I honestly have no clue how I got my hands on them – I definitely wasn’t savvy enough to pirate them at such a young age – they were probably gifts from my aunt to whom I owe a huge part of my introduction to gaming, and oh how thankful I am for that. 

First off, you gotta comprehend just how bad my memory is. For one reason or another, which, don’t worry, we won’t unpack right now, I seem to have blocked out most of my early life memories. And yet, I distinctly remember the feeling of absolute wonder and the fun I had with these games! Especially Putt Putt for some reason, I still remember some levels in that game despite not having touched it for over a decade, easy. These games inadvertently infused an incredible amount of love and respect for games in me, without me even really being aware or appreciative of it at the time. 

Yes, certain moments like discovering you can kick the other bikers and steal their weapons from them in Roadrash, experiencing the staggering amount of depraved freedom in GTA San Andreas, exiting the tutorial cave in Skyrim to this wide-open world, and pulling off a Silent Assassin in the namesake Hitman 2, etc. are extraordinarily memorable and magical. Yet, no other game thus far, including the amazing titles I mentioned above, has come close to reaching that most-deep-seated, pure, and innocently child-like part of my gaming memories as Labyrinth City: Pierre the Maze Detective has, and that’s saying a lot. 

These early childhood games will always hold a more specific and for lack of a better word, “pure” place in my heart, just because of how much of a blank slate I was when I first played them, and only Labyrinth City has come close to them.

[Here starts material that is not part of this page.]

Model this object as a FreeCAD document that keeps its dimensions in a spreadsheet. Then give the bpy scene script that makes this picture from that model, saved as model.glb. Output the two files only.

This title brought such joy in my heart right in the first five minutes that my cynical self, for a long time, until starting this review, in fact, didn’t even realize WHY it hit so hard. 

Labyrinth City: Pierre the Maze Detective is a casual maze-solving (but not really) adventure game based on the children’s books of the same name, developed by Darjeeling (the French studio, not the Indian city, unfortunately) and published by Pixmain.


In Pursuit of the Ever-Elusive Mr. X

As with most games primarily aimed at children (this is an adaptation of a children’s book series after all), the plot is pretty simple and childishly silly, but extremely charming. Heck, even the antagonist, the “evil” Mr. X – no, not the goofy yet terrifying villain from Resident Evil 2, thank heck – is somewhat endearing. He’s more mischievous and playfully troublesome than truly nefarious in any way. 

Anyway, I’m getting ahead of myself. You play as Pierre, who, as you may have guessed, is a very specific kind of detective, one who specializes in the niche field of mazes. I have no clue how he makes a living, there can’t be that many maze-related crimes can there? But rest assured, when Mr. X steals the magical ‘Maze Stone’ and plunges Opera City into convoluted chaos, his special set of skills come in handy to save the day. 

Pierre is honestly pretty low-impact and didn’t really leave much of an impression, he’s a generic kid detective – so fully clad in red you’d think he was part of the Bloods – equipped with a magnifying glass. However, his friend Carmen, though she doesn’t really do much in the story, brings a lot of the personality of the game to life through the excellent voice-acting. The VA is honestly so well-done and reminiscent of early childhood media that, having been worn down by so many Ubisoft titles, I felt like that jaded food critic in Ratatouille flashing back to his mother’s cooking.

There really isn’t much more to the story than that: Mr. X steals the Maze Stone and you’re tasked with pursuing him through 10 distinct levels – each separated by animated comic-book style cutscenes with delightful voice-acting – until inevitably destroying catching him with facts joy and logic good humor. 


A Delightfully Detailed and Lively Where’s Waldo

The first thing you’ll notice upon starting the first level is just how insanely dense it is. The whole level is packed, and I mean STUFFED to the brim with interesting, fun, and colorful characters and all sorts of happenings. The wonky hand-drawn lines, pencil-colored illustrations drip with charm and personality in every frame. 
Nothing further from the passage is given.